» **GIVEN REQUEST**
Copy out all lines in the data below containing the string "code".

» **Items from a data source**
'''

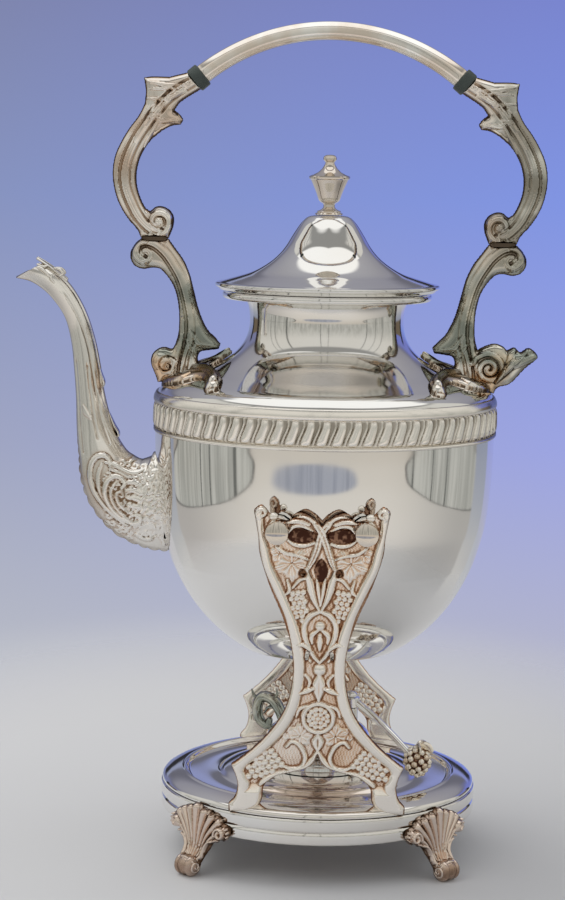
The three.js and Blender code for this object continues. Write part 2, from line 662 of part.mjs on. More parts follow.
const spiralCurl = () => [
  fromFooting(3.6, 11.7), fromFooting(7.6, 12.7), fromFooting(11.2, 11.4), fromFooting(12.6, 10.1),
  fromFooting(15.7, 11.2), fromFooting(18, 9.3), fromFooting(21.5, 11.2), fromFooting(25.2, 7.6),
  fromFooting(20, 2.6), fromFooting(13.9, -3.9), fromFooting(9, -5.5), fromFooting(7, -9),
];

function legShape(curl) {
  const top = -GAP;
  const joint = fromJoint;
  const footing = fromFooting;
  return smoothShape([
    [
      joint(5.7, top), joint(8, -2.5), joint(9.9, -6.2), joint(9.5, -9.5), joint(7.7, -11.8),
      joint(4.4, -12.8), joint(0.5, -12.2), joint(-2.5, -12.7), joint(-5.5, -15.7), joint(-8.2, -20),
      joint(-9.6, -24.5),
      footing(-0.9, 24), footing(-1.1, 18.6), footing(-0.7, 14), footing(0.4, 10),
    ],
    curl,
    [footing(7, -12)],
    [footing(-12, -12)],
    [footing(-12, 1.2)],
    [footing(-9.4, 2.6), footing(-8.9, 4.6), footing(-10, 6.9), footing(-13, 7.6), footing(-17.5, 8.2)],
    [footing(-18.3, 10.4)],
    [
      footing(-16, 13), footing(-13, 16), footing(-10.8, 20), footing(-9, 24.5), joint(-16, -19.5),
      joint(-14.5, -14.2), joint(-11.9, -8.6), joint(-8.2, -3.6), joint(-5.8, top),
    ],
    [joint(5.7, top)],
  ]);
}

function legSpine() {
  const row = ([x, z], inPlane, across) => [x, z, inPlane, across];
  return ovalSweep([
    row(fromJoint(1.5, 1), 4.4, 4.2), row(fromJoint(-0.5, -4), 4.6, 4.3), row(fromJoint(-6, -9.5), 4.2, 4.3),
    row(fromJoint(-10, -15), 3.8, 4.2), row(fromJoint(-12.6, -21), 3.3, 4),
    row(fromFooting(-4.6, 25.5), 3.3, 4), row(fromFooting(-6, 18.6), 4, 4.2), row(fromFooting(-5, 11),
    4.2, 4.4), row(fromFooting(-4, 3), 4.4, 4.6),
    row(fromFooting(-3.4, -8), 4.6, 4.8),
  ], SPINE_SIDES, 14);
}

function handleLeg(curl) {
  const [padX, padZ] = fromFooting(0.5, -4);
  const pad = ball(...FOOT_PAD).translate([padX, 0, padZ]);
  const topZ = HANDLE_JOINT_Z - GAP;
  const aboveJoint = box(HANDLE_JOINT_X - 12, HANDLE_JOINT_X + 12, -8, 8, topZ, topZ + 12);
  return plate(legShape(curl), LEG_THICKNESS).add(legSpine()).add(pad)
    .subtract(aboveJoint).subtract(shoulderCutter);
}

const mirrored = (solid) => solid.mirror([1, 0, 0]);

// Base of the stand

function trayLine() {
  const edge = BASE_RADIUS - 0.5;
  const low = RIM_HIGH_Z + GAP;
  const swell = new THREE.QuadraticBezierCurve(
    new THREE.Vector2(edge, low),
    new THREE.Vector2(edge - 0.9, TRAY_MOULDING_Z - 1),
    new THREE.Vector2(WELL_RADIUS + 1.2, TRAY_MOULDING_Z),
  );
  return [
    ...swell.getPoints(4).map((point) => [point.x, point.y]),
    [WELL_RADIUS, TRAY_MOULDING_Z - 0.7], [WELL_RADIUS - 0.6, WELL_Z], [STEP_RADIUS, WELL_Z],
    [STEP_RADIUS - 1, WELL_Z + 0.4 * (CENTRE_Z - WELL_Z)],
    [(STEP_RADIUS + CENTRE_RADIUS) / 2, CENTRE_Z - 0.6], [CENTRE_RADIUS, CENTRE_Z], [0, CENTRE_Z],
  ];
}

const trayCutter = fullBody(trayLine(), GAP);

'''
'''

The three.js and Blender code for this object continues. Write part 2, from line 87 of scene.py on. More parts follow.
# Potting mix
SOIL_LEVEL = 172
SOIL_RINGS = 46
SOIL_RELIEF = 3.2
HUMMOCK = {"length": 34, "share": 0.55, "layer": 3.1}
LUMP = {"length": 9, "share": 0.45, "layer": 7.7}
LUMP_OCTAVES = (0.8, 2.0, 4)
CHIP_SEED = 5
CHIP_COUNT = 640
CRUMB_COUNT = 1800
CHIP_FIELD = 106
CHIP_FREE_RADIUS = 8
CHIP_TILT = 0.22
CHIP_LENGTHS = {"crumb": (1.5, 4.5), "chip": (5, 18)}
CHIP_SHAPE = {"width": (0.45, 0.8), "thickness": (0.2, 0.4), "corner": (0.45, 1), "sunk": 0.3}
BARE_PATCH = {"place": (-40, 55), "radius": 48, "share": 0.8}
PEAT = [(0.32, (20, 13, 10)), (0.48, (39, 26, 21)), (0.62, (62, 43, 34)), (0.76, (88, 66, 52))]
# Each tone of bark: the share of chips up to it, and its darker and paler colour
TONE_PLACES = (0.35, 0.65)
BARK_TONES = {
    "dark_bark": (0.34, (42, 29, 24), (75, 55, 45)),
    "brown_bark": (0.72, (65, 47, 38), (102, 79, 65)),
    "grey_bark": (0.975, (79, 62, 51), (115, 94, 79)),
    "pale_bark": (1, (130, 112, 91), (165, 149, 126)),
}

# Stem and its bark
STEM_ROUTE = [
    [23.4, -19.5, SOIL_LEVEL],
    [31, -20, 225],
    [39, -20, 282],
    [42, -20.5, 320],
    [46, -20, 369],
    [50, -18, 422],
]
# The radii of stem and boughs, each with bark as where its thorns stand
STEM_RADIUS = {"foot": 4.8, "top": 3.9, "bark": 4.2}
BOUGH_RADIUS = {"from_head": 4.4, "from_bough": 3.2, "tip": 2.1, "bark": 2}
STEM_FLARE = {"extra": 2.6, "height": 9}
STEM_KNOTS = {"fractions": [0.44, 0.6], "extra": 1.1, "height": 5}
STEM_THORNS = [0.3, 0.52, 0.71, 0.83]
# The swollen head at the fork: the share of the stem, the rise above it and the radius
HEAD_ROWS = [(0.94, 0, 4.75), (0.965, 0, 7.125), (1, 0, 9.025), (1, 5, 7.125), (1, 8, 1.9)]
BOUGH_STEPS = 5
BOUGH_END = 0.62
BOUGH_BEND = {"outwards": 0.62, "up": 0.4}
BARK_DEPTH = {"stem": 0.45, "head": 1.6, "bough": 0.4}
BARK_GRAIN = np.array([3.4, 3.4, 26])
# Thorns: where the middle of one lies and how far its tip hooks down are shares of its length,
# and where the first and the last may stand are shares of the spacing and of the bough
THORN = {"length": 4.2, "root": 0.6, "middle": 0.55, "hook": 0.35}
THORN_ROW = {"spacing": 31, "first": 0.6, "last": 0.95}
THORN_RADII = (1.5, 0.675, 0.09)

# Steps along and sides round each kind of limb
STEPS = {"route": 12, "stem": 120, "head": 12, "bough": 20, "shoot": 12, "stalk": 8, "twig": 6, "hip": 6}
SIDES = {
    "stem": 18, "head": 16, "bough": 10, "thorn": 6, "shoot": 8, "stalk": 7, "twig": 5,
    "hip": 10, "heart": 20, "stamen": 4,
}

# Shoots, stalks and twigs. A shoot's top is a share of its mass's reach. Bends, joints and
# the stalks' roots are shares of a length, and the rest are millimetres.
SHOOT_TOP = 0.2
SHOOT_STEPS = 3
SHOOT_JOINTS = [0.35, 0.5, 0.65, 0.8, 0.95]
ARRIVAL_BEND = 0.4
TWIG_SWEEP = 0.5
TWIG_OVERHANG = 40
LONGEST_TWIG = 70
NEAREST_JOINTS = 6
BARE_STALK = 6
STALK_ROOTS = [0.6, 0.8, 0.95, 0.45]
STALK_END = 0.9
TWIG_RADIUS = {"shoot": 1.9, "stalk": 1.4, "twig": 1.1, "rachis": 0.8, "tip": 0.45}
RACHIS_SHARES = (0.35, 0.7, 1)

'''

» **FULL ANSWER**
The three.js and Blender code for this object continues. Write part 2, from line 662 of part.mjs on. More parts follow.
The three.js and Blender code for this object continues. Write part 2, from line 87 of scene.py on. More parts follow.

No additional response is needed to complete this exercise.